Paracelsus by Hirschvogel |
One such portrait, by Hirschvogel and dated 1540, also shows the
effects that a lifetime of travel and upheaval, and of decades of working with
poisonous substances; he is drawn, balding and haggard, looking far older than
a man in his late forties. The following year, in September 1541, Paracelsus
died in a room at the White Horse Inn, Salzburg, after making a comprehensive
will and setting his affairs in order. He was forty-seven years old.

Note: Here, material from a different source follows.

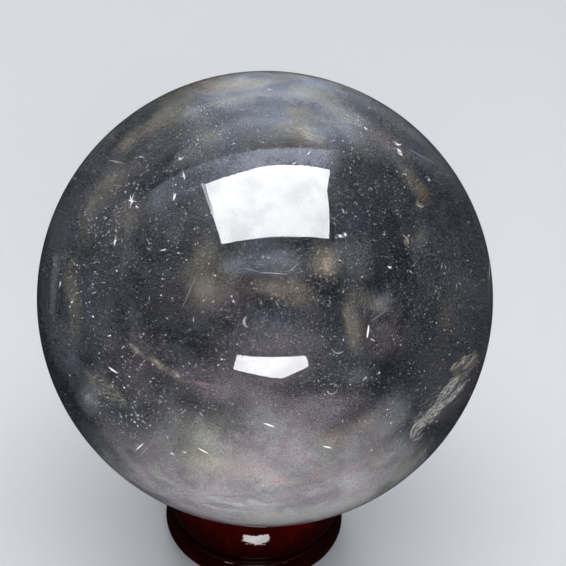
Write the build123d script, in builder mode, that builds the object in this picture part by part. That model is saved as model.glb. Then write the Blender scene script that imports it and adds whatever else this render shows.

Once more, the rumour mills ground out
salacious stories – he had been murdered by an assassin hired by the doctors of
Salzburg, he had been thrown from a rock by a gang of ruffians, he had been
killed with draughts of poisoned wine, ground glass had been put in his beer,
he had been murdered in a drunken bar-fight, and so on and so forth.
Bust of Paracelsus |
The truth
was that he was a remarkable man, a great scholar, a caring and adept doctor, a
pioneering scientist, a prolific author, a hero of humanism, a restless mind in
a restless body and a much maligned individual. If anyone deserves a
re-evaluation and a restored reputation, it surely must be Philippus Aureolus
Theophrastus Bombastus von Hohenheim.